Military leadership was a central royal duty. Babylonian kings fielded chariotry, infantry levies, and siegecraft documented in reliefs and chronicles. Nebuchadnezzar II is noted for sieges such as the capture of Jerusalem and campaigns against Assyria and Levantine states, while earlier rulers like Hammurabi engaged in regional coalition warfare. Diplomacy involved treaty-making, royal marriages, hostage exchanges, and correspondence preserved in clay archives; the Amarna letters provide comparative Near Eastern diplomatic context. Strategic control of trade routes, river crossings on the Euphrates and Tigris, and alliances with city-states were central to sustaining Babylonian power.

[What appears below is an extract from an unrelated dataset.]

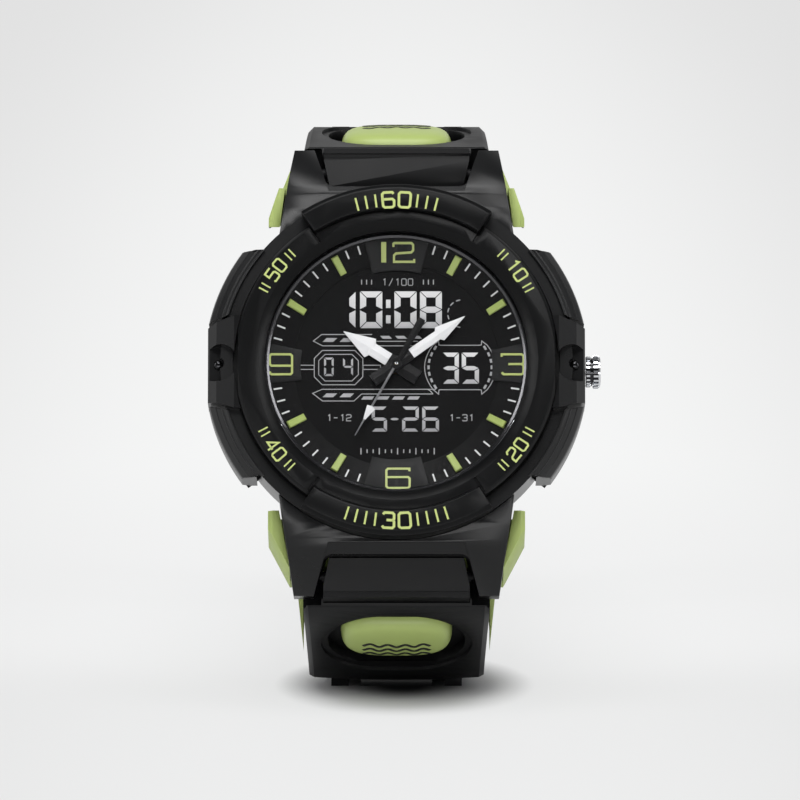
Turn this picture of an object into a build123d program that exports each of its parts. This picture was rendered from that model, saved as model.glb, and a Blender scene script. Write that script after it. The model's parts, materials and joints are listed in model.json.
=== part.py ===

Cultural and economic patronage

Kings of Babylon were major patrons of architecture, literature, and the sciences. Imperial building programs included fortifications, palaces, and temples such as the Ishtar Gate and the zigurrat often associated with Etemenanki. Royal libraries and scribal schools cultivated literary traditions — the Epic of Gilgamesh and astronomical/astrological texts — while royal patronage supported artisans in glazed brickwork, cylinder seals, and monumental sculpture. Economically, royal policies regulated agriculture, irrigation, and long-distance trade with Anatolia, Elam, Phoenicia, and the Persian Gulf region, underpinning urban prosperity.

Legacy and historiography

The institution of the King of Babylon influenced subsequent Mesopotamian and Near Eastern polities, including Achaemenid and Hellenistic conceptions of kingship. Classical and biblical sources reference Babylonian monarchs, sometimes conflating historical rulers with legendary motifs. Modern historiography draws on archaeology (excavations at Babylon by Robert Koldewey), philology of Akkadian and Sumerian texts, and comparative studies in Near Eastern archaeology to reconstruct royal practice. Scholarly debates continue about the extent of royal centralization, the interplay between temple and palace, and the practical meaning of royal ideology in day-to-day governance.